The above benchmark was done on 128 servers with 4 Pascal GPUs each connected by RoCE-capable 25 Gbit/s network. Horovod achieves 90% scaling efficiency for both Inception V3 and ResNet-101, and 68% scaling efficiency for VGG-16.
To reproduce the benchmarks:
-
Install Horovod using the instructions provided on the Horovod on GPU page.
$ git clone https://github.com/tensorflow/benchmarks
$ cd benchmarks
-
Run the benchmark.
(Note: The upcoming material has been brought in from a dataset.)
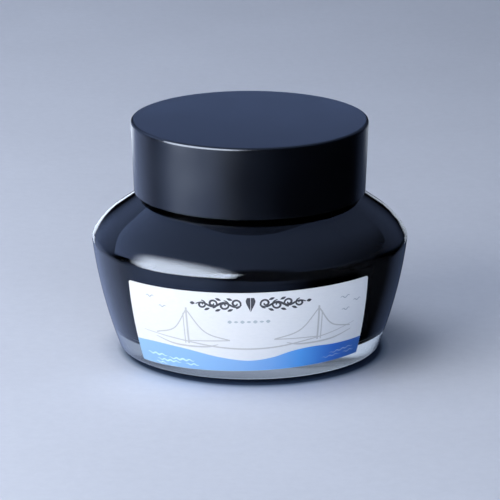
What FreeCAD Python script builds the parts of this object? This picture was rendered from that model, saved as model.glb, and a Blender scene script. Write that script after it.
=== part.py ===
import FreeCAD, Part
import math
import os

# A 50 ml ink bottle: wide glass jar with a threaded neck, ink, filling cup, screw cap and front label.
# Millimetres and degrees. +Z is up along the bottle's axis, the origin is the centre of the base, and
# the label faces -Y. Outlines are half-sections (r, z) that are turned about Z.

Vector = FreeCAD.Vector
AXIS = Vector(0, 0, 1)
ORIGIN = Vector(0, 0, 0)

# Driving dimensions: glass body
SIDE_FOOT_R = 26.85         # radius where the side, carried on down past the foot, meets the base plane
SIDE_LEAN_FOOT = 21.6       # outward lean of the side at the base
SIDE_LEAN_TOP = 7.3         # outward lean of the side at its top
SIDE_ARC_R = 98.3           # the side bulges gently between those two leans
BROW_R = 2.25               # rounding at the widest place
SHOULDER_STEEP = 58.8       # slope of the shoulder just above the rounding
SHOULDER_ARC_R = 15.1       # arc that eases the shoulder from steep to its final slope
SHOULDER_SLOPE = 35.1       # slope of the conical part of the shoulder
FOOT_R = 23.0               # the bottle stands on a low foot, set in under the side's lower edge
FOOT_H = 1.1
HEEL_R = 0.5                # rounding of the side's lower edge
FOOT_EDGE_R = 0.3           # rounding at the foot's outer edge, and of the corner above it
FOOT_RING_W = 2.0           # from the foot's rounded edge to the hollow; the bottle stands on this ring
PUSH_UP = 0.7               # height of the hollow under the base
WALL = 2.8
FLOOR_Z = 5.4               # top of the thick glass floor
FLOOR_CORNER_R = 4.0
INNER_BROW_R = 1.2

# Driving dimensions: neck finish, 6 turns to the inch
NECK_R = 19.8
BORE_R = 16.6
NECK_FILLET = 1.0
RIM_Z = 44.2
RIM_ROUND = 0.8
PITCH = 25.4 / 6
RUN_OUT_L = 2.4             # each end of a thread tapers over this length
RUN_OUT_TIP = 0.35          # to this share of its section
THREAD_R = 1.2              # the glass thread is a half-round ridge of this radius
THREAD_Z = 37.8             # height of the thread's lower end
THREAD_TURNS = 0.95

# Driving dimensions: filling cup
FLANGE_R = 18.8
FLANGE_T = 0.85
CUP_FIT = 0.15              # radial slack of the collar in the bore
CUP_WALL = 1.0
COLLAR_FOOT_Z = 39.4
CUP_TOP_R = 14.8
CUP_TOP_Z = 37.8
CUP_FOOT_R = 6.6
CUP_FOOT_Z = 7.6
CUP_CORNER_R = 2.5
WINDOWS = 4
WINDOW_W = 6.0
WINDOW_Z = (33.2, 36.6)
WINDOW_ROUND = 1.2
INK_LEVEL = 26.0

# Driving dimensions: cap
HEIGHT = 49.25              # overall height of the closed bottle
CAP_TOP_R = 24.8
CAP_FOOT_R = 24.15
CAP_FOOT_Z = 34.0
CAP_EDGE_R = 0.6
CAP_FOOT_ROUND = 0.3
SHELL_BORE_R = 22.9
SHELL_ROOF_T = 1.6
CLOSURE_R = 22.1
CLOSURE_BORE_R = 21.3
CLOSURE_FOOT_Z = 36.4
CLOSURE_ROOF_T = 1.3
CLOSURE_THREAD_R = 0.8
CLOSURE_THREAD_CREST_R = 20.15
CLOSURE_THREAD_Z = 37.3
CLOSURE_THREAD_TURNS = 1.05
RIBS = 24
RIB_W = 1.0
RIB_GAP = 0.02
LINER_R = 20.8
LINER_GAP = 0.05            # slack above and below the liner, so that the cap runs free

# Driving dimensions: front label
LABEL_T = 0.12
LABEL_TOP_Z = 21.7
LABEL_FOOT_Z = 3.4
LABEL_TOP_HALF = 24.4       # half-widths seen square from the front
LABEL_FOOT_HALF = 21.8
LABEL_TILT = 1.8            # put on crooked: the right-hand end is the higher

# Heights that follow from the above
SHELL_ROOF_Z = HEIGHT - SHELL_ROOF_T
CLOSURE_ROOF_Z = SHELL_ROOF_Z - CLOSURE_ROOF_T
FLANGE_TOP_Z = RIM_Z + FLANGE_T


class Outline:
    """A half-section drawn as straight runs and tangent bends. Heading 0 is outward, 90 is up."""

    def __init__(self, r, z, heading=0.0):
        self.at = Vector(r, 0, z)
        self.heading = math.radians(heading)
        self.edges = []

    def ahead(self, distance, turn=0.0):
        angle = self.heading + turn
        return self.at + Vector(math.cos(angle), 0, math.sin(angle)) * distance

    def run(self, distance):
        end = self.ahead(distance)
        self.run_to(end.x, end.z)

    def run_to(self, r, z):
        end = Vector(r, 0, z)
        self.edges.append(Part.LineSegment(self.at, end).toShape())
        self.heading = math.atan2(z - self.at.z, r - self.at.x)
        self.at = end

    def bend(self, radius, turn):
        """Turns left by `turn` degrees, or right if it is negative, and returns the bend's centre."""
        side = math.copysign(math.pi / 2, turn)
        centre = self.ahead(radius, side)
        start = self.at
        half = math.radians(turn) / 2
        chord = 2 * radius * abs(math.sin(half))
        middle = centre + spun(start - centre, half)
        end = self.ahead(chord, half)
        self.edges.append(Part.Arc(start, middle, end).toShape())
        self.at = end
        self.heading += 2 * half
        return centre

    def turned(self):
        """Closes the outline with a straight run and turns it about Z into a solid."""
        if (self.edges[0].Vertexes[0].Point - self.at).Length > 1e-6:
            first = self.edges[0].Vertexes[0].Point
            self.run_to(first.x, first.z)
        return Part.Face(Part.Wire(self.edges)).revolve(ORIGIN, AXIS, 360)


def spun(vector, angle):
    """The vector turned left by `angle` radians in the half-section's plane."""
    cos = math.cos(angle)
    sin = math.sin(angle)
    return Vector(vector.x * cos - vector.z * sin, 0, vector.x * sin + vector.z * cos)


def cylinder(radius, low, high):
    return Part.makeCylinder(radius, high - low, Vector(0, 0, low))


def ring_edges(solid, radius, z):
    """The circular edges of a turned solid at one radius and height."""
    found = []
    for edge in solid.Edges:
        box = edge.BoundBox
        flat = box.ZLength < 1e-4 and abs(box.ZMin - z) < 1e-3
        if flat and abs(box.XMax - radius) < 1e-3:
            found.append(edge)
    return found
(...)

Examples below are for Open MPI.
$ mpirun -np 16 \ -H server1:4,server2:4,server3:4,server4:4 \ -bind-to none -map-by slot \ -x NCCL_DEBUG=INFO -x LD_LIBRARY_PATH -x PATH \ -mca pml ob1 -mca btl ^openib \ \ python scripts/tf_cnn_benchmarks/tf_cnn_benchmarks.py \ --model resnet101 \ --batch_size 64 \ --variable_update horovod
-
At the end of the run, you will see the number of images processed per second:
total images/sec: 1656.82
The benchmark instructions above are for the synthetic data benchmark.
To run the benchmark on a real data, you need to download the ImageNet dataset and convert it using the TFRecord preprocessing script.
Now, simply add --data_dir /path/to/imagenet/tfrecords --data_name imagenet --num_batches=2000
to your training command:
$ mpirun -np 16 \
-H server1:4,server2:4,server3:4,server4:4 \
-bind-to none -map-by slot \
-x NCCL_DEBUG=INFO -x LD_LIBRARY_PATH -x PATH \
-mca pml ob1 -mca btl ^openib \
\
python scripts/tf_cnn_benchmarks/tf_cnn_benchmarks.py \
--model resnet101 \
--batch_size 64 \
--variable_update horovod \
--data_dir /path/to/imagenet/tfrecords \
--data_name imagenet \
--num_batches=2000